Unamplifire Festival, The Master Shipwright's Palace, Deptford | reviews, news & interviews
Unamplifire Festival, The Master Shipwright's Palace, Deptford
Unamplifire Festival, The Master Shipwright's Palace, Deptford
The Nest Collective celebrates a decade of the best in folk and world music
Set in the grounds and rooms of the Master Shipwright’s Palace on the Thames at Deptford, Unamplifire brought together more than 30 artists over eight hours, with new and ancient folk and world music stirring from the riverside wing of the building – a stripped-to-the-plaster-and-floorboards palace, one you might find yourself in after a revolution.
Founded and run by Sam Lee, the Collective’s purpose is to “seek the unusual, the overlooked and often the very best in New Folk, Old Folk and No Folk”, and that broad church was out in force. Outside there was the main camp fire stage – useful for the April evening chill – and the Crane House, a wooden hut by the water where the likes of US folk legend Tom Paley could just about be heard, his fiddle and voice set against the sound of the ebb tide on the Thames. In the Palace itself, a rolling roster of acts spread themselves about, in the Blue Room downstairs, and upstairs in the Red Room, Piano Room and River Room, filling and emptying with their own ebb tides of artists and audiences. Each set lasted 45 minutes or so, with artists doing two sets on one stage or another between 4pm and midnight, making it easier to catch everything on offer.

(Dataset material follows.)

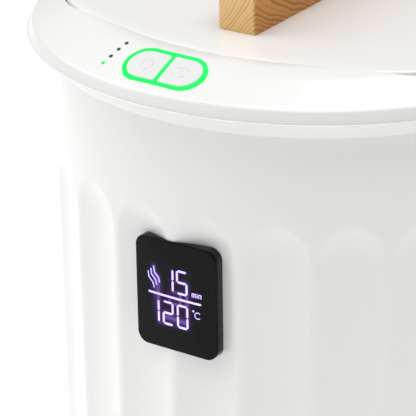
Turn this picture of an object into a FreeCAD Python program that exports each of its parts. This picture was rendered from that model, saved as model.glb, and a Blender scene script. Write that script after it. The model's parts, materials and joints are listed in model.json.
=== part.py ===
import FreeCAD, Part
import math
import os

# Bucket towel warmer, in millimetres. Z is up, the feet stand on Z = 0, the display and the buttons
# face -Y, and the body's axis is the Z axis. Azimuth 0 is the front (-Y) and grows towards +X.

V = FreeCAD.Vector
UP = V(0, 0, 1)

# Control ring: the sloping collar that overhangs the body
RIM_R = 137.0            # sharp outer edge, before rounding
RIM_Z = 360.0            # height of that edge
SEAM_R = 139.6           # foot of the flared side, where the fine seam runs
SEAM_DROP = 6.6
RING_SLOPE = 24.0        # degrees, rising inwards
CROWN_START_R = 120.0    # the straight slope rolls over into a crown here
CROWN_TOP = (109.5, 9.80)
CROWN_END = (105.0, 9.41)
RING_IN = (98.0, 8.17)
RING_SKIN = 2.8
SIDE_SKIN = 2.4
EDGE_ROUND = 3.2
RING_BOSS_AZIMUTHS = (62, 132, 228, 298)
RING_BOSS_R = 114.5

# Lid and its well: a round plan with a flattened front
LID_R = 122.1
LID_FRONT_Y = -100.1
LID_FRONT_R = 197.0
LID_CORNER_R = 62.0
LID_GAP = 0.7
LID_TOP_Z = RIM_Z + 9.0
LID_TOP_T = 2.6
LID_WALL_T = 2.2
LID_EDGE_ROUND = 2.4
LID_SKIRT_Z = RIM_Z - 11.0
LEDGE_Z = RIM_Z - 14.6   # top of the ledge that carries the bucket
LEDGE_T = 2.4
LID_LIFT_CLEAR = 0.3

# Body
BODY_R = 129.0
WALL_IN_R = 122.6
BODY_FOOT_Z = 5.0
COVE_R = 10.6
FLUTE_COUNT = 24
FLUTE_HALF_CHORD = 15.2
FLUTE_SAGITTA = 2.3
FLUTE_TOP_Z = RIM_Z - 61.4

# Towel bucket, set back from the centre to leave room for the electronics at the front
BUCKET_Y = 8.0
BUCKET_IN_R = 97.0
BUCKET_T = 1.2
BUCKET_FLOOR_Z = 62.0
BUCKET_CORNER_R = 8.0
FLANGE_R = 106.0
HEATER_IN_R = BUCKET_IN_R + BUCKET_T + 0.05
HEATER_T = 1.6
WRAP_IN_R = HEATER_IN_R + 2.0
WRAP_T = 9.5
LINER_SCREWS = [(sx * 74.0, BUCKET_Y + sy * 62.0) for sx in (-1, 1) for sy in (-1, 1)]

# Button pair, a little to the left of the front
PILL_R = 123.1
PILL_AZIMUTH = -2.4
PILL_HALF_LENGTH = 21.3
PILL_HALF_WIDTH = 10.4
GUIDE_T = 1.8
DIVIDER_T = 1.5
BUTTON_GAP = 0.3
BUTTON_PROUD = 0.5
FLANGE_TOP = -4.3        # the keys' flange, below the ring's top
FLANGE_T = 0.7
SWITCH_X = 9.5
ICON_X = 9.6
ICON_R = 2.9
ICON_STROKE_R = 0.3
ICON_SINK = 0.08
BOARD_DEPTH = 8.8
BOARD_T = 1.2
BOARD_SCREWS = ((-24.0, 10.5), (22.5, 11.5))

# Status dots: a short row beside the buttons
DOT_R = 0.95
DOT_COUNT = 4
DOT_FIRST = (-37.4, -124.3)
DOT_STEP = 4.6
DOT_LEAN = 14.5          # degrees, towards the axis

# Display
DISPLAY_X = 2.8
DISPLAY_W = 43.5
DISPLAY_H = 54.2
DISPLAY_TOP_Z = RIM_Z - 72.9
DISPLAY_Z = DISPLAY_TOP_Z - DISPLAY_H / 2
DISPLAY_CORNER_R = 5.6
DISPLAY_FRONT_Y = -130.6
DISPLAY_FACE_R = 220.0
DISPLAY_BACK_Y = -118.5
DISPLAY_BACK_T = 1.6
DISPLAY_WALL_T = 1.8
WINDOW_T = 1.6
DISPLAY_SCREWS = [(DISPLAY_X + sx * 15.0, DISPLAY_Z + sz * 20.5) for sx in (-1, 1) for sz in (-1, 1)]
LIGHT_BOX = (34.0, 34.0)
LIGHT_BOX_Y = -127.0
DISPLAY_BOARD = (38.0, 48.0)
DISPLAY_BOARD_Y = -122.5
FIGURE_PROUD = 0.08
FIGURE_DEPTH = 12.0      # of the cutters, well past the window

# Lit figures: the time above a line, the temperature below it, their units and a heat symbol
SEGMENTS = {"1": "bc", "2": "abged", "5": "afgcd", "0": "abcdef"}
FIGURE_W = 6.1
FIGURE_H = 12.0
STROKE = 1.0
SEGMENT_GAP = 0.28
UPPER_Z = 8.6
LOWER_Z = -8.4
FIGURES = (("1", -3.5, UPPER_Z), ("5", 4.0, UPPER_Z),
           ("1", -11.6, LOWER_Z), ("2", -3.8, LOWER_Z), ("0", 4.1, LOWER_Z))
RULE_X = -0.3
RULE_Z = 0.1
RULE_LENGTH = 29.0
WAVE_STROKE = 0.55
WAVE = ((0.0, 7.1), (0.4, 4.4), (2.6, 2.2), (3.2, 0.0))
WAVE_STARTS = ((-14.6, 2.9), (-13.0, 4.5), (-11.4, 6.1))
LETTER_STROKE = 0.36
LETTER_H = 1.7
LETTERS_AT = (9.4, 3.1)
DEGREE_AT = (9.9, -3.9)
DEGREE_R = 0.5
CELSIUS_AT = (12.2, -5.8)
CELSIUS_R = 1.55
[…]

Upstairs in the River Room, a beautiful bare-brick space with great sound resonance, the trio Effra pulled in a lot more bodies than could be easily contained, with their limpid, lucid instrumental tunes on fiddle, accordion and guitar. Later in the evening, the expansive Piano Room featured great work from Olivia Chaney (pictured right) on harmonium, guitar and piano, drawing from her debut album The Longest River, and concluding with two songs from Purcell’s The Faerie Queen (she’s also at the London Festival of Baroque Music on 15 May at St John Smith’s Square). Following her, a trio version of Penguin Café featuring Arthur Jeffes delivered beautiful compositions, their music’s subtle, shifting tones perfectly attuned to the room’s ambience.
Elsewhere, the likes of The Buriers and Flux energized audiences, while the BBC Folk Award-nominated Stick in the Wheel – around the campfire and later in the Blue Room – unleashed their rich, raw repertoire of London songs and ballads.
Highlights among the solo artists were Bella Hardy, performing new songs in the Crane House as a stripped-down guitar-voice duo, and Lisa Knapp, albeit suffering from some bleed-through from the band downstairs, who delivered a superb, unaccompanied “Outlandish Knight” and a spine-tingling version of “Babes in the Wood”, that darkest of ancient tales set to the loveliest of English tunes.
Artists and audience came together late in the day on the campfire stage for a festive communal sing – the shanty tune “South Australia”, Lal Waterson’s classic “Bright Phoebus”, and the Copper Family’s “Thousands or More”, with Hardy, Knapp and others joining Sam Lee for the verses, everyone else bellowing the chorus.
That sense of intimacy and involvement, without the need for PA systems, sound engineers and cables, is part of The Nest Collective’s ethos and history. For 10 years it has brought new folk and roots music, source singers, world music and ceilidhs to stages across London and the UK – around bonfires, above pubs, in urban and rural settings, and now here at this magnificent 17th-century palace on the Thames at Deptford, where it’s worth pointing out the imperiled future of the building.
With a huge Boris-Johnson-sanctioned redevelopment by Hutchison Whampoa slated for the adjoining Convoys Wharf (opposed by many in the community), the Palace's future is in some doubt. But just as Bob Copper once said you could inhabit traditional songs any way you wanted so long as you didn’t neglect or destroy them, so it is with the Master Shipwright’s Palace. It's a part of living London, and who wants to consign that to the historical record? The hundreds of tunes rising from its grounds and windows during the Unamplifire Festival – many at least as old as the building itself – may be taken as a charm to ensure such London landmarks stay standing, inhabited, and cherished rather than lost to the high-rise bloat of international investment companies getting their way.
Stick in the Wheel could probably write a good song about that.